The Clinton plan will drastically reduce the amount of old-growth forest available for harvesting in the Northwest. The Clinton administration now estimates a harvest of 250 million board feet the first year of the plan, rising to 850 million board feet by 1997. This is a reduction from the 4 billion to 5 billion board feet the industry had been cutting each year.
As availability has shrunk, prices have risen. Lumber now costs about $450 per thousand board feet, compared with $200 per thousand board feet in the 1980s. In February, lumber prices peaked at the record price of $510 per thousand board feet.

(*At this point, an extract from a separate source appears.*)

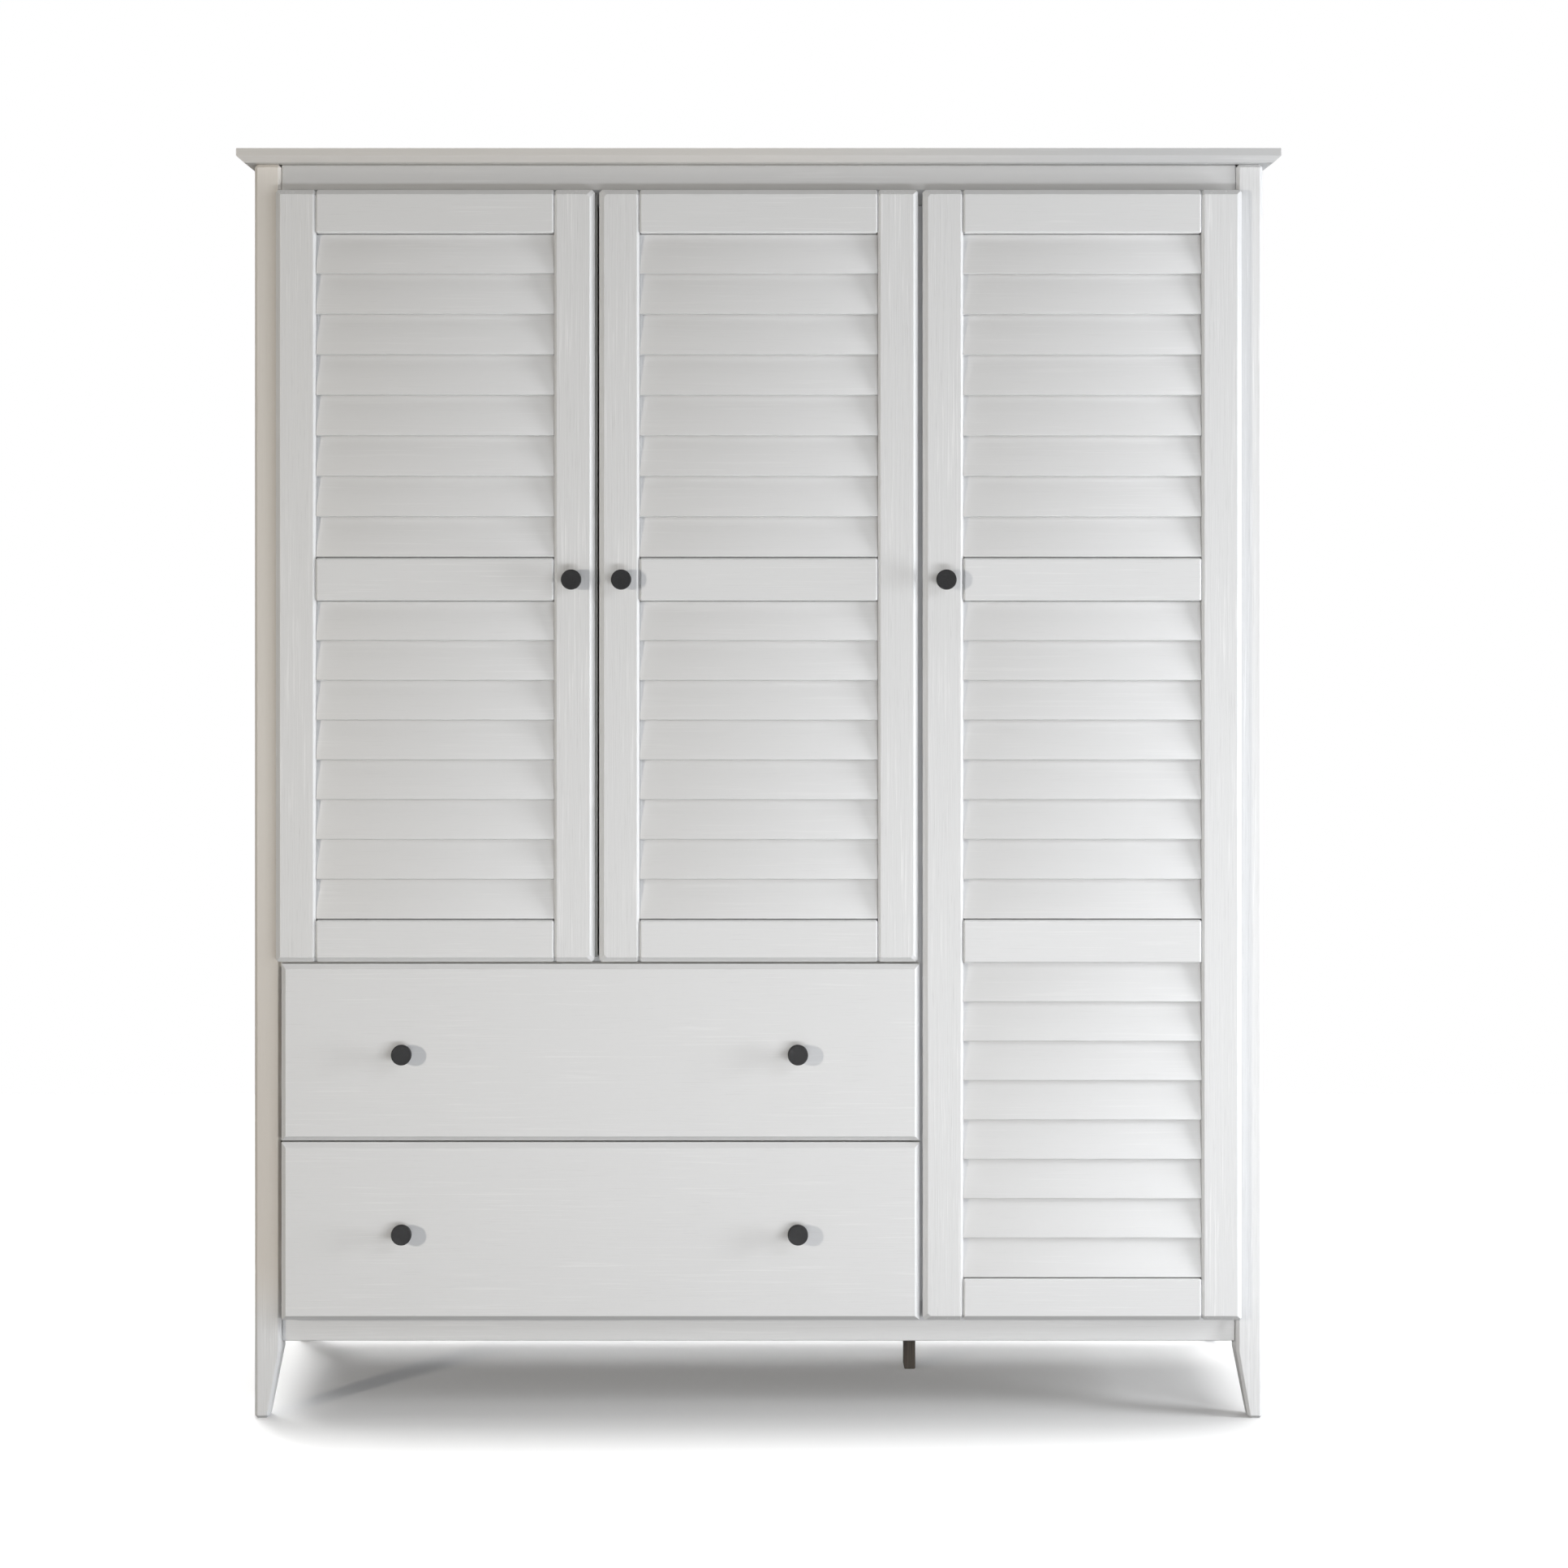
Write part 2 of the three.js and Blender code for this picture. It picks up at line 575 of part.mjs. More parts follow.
/** A closed drawer in a group whose origin is at the middle of its front face, at floor height. */
function buildDrawer(name, drawer) {
  const group = new THREE.Group();
  const width = DRAWER_FRONT_RIGHT - DRAWER_FRONT_LEFT;
  group.position.set((DRAWER_FRONT_RIGHT + DRAWER_FRONT_LEFT) / 2, FRONT_FACE, 0);

  const middleZ = (drawer.top + drawer.bottom) / 2;
  const front = frontPiece(width, drawer.top - drawer.bottom, ['left', 'right', 'top', 'bottom']);
  group.add(piece(`${name}_front`, front, 'paint', [0, 0, middleZ]));
  group.add(knob(`${name}_knob_left`, [-DRAWER_KNOB_OFFSET, 0, middleZ]));
  group.add(knob(`${name}_knob_right`, [DRAWER_KNOB_OFFSET, 0, middleZ]));

  const boxLeft = -POST_INNER_X + DRAWER_RUNNER_SPACE;
  const boxRight = PARTITION_LEFT - DRAWER_RUNNER_SPACE;
  const boxX = (boxLeft + boxRight) / 2 - group.position.x;
  const boxY = FRONT_THICKNESS + JOINT_GAP;
  const halfWidth = (boxRight - boxLeft) / 2;
  group.add(piece(`${name}_box`, drawerRing(halfWidth), 'pine', [boxX, boxY, drawer.boxBottom]));

  const inset = DRAWER_SIDE_THICKNESS + JOINT_GAP;
  const bottomZ = drawer.boxBottom + DRAWER_BOTTOM_RISE;
  const low = [boxX - halfWidth + inset, boxY + inset, bottomZ];
  const backY = boxY + DRAWER_BOX_DEPTH - inset;
  const high = [boxX + halfWidth - inset, backY, bottomZ + DRAWER_BOTTOM_THICKNESS];
  group.add(board(`${name}_bottom`, low, high, 'ply'));
  return group;
}

// ---------------------------------------------------------------------------------------------
// Assembly
// ---------------------------------------------------------------------------------------------

const armoire = new THREE.Group();
const carcass = buildCarcass();
armoire.add(carcass);
for (const door of DOORS) {
  carcass.add(...hingeArms(door));
  armoire.add(buildDoor(door));
}
for (const [name, drawer] of Object.entries(DRAWERS)) {
  armoire.add(buildDrawer(name, drawer));
}

export default armoire;
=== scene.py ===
"""The finished look of a painted armoire with louvred doors and wide drawers.

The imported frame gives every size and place. Units are metres, +Z is up, +X is to the right seen from
the front, and the front faces -Y. Each sub-assembly below is a class that builds its own pieces, and
each finish is a frozen dataclass that builds its own material.
"""

import logging
import math
from collections.abc import Iterable, Sequence
from dataclasses import dataclass, field
from enum import Enum

import bmesh
import bpy
from mathutils import Matrix, Vector


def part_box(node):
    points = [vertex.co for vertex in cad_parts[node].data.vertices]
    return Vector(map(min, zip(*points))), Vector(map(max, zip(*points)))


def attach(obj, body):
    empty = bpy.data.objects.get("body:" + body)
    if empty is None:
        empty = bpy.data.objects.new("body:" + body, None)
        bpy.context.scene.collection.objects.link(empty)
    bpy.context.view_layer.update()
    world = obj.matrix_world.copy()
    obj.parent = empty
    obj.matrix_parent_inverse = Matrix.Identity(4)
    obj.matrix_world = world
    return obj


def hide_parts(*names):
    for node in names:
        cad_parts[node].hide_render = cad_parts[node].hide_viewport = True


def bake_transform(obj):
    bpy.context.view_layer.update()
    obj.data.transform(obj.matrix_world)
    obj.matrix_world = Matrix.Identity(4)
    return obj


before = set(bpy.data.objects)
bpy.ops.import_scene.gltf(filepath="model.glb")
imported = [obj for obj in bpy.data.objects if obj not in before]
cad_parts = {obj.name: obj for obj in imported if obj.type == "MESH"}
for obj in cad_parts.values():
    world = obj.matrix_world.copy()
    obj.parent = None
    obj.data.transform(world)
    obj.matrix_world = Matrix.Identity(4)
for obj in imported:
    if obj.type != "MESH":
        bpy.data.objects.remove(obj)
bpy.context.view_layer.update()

log = logging.getLogger("armoire")

CARCASS = "carcass"
MM = 0.001
FULL_TURN = 2.0 * math.pi
CORNER_ANGLE = 0.5
SMOOTH_ANGLE = math.radians(35.0)
SAME_POINT = 1e-7

Colour = tuple[float, float, float, float]
Pair = tuple[float, float]
Point = Sequence[float]
Outline = Sequence[Pair]


# ---------------------------------------------------------------------------------------------
# Shader building
# ---------------------------------------------------------------------------------------------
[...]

Jim Middaugh, a spokesman for the Oregon Natural Resources Council, agrees that the reduction in federal harvesting in the Northwest ``has played some role'' in the price hikes. However, he believes ``the actual impact on logging levels is not as significant as the price increases.'' Instead, he blames speculators. ``A lot of people in timber are reaping huge profits,'' he states.
In February, Ross Gorte, an analyst with the Congressional Research Service wrote an analysis of the price hikes, noting: ``Protecting spotted owls has reduced federal timber sales in the Pacific Northwest.'' However, he added, the price rise coincided with the economic recovery, which has boosted housing starts, and concerns over United States duties on Canadian imports. In addition, he blames ``fear and concern about supply.''
Those fears and concerns reached their peak this past winter as the Theisses were finishing up plans to build their home. Mr. Theiss, a structural engineer, investigated the possibility of using steel. However, this would have required hiring local iron workers, whose wages would have greatly boosted the price. He also looked into ``engineered wood,'' which is 70 percent real wood and 30 percent glue. But since the house would be in a hurricane zone, he wanted the additional strength of Douglas fir. He found imported mahogany, a hardwood, selling for less than clear pine.
``But, you don't really know how that lumber has been treated,'' he reasoned. So, instead the Theisses stuck with expensive Douglas fir.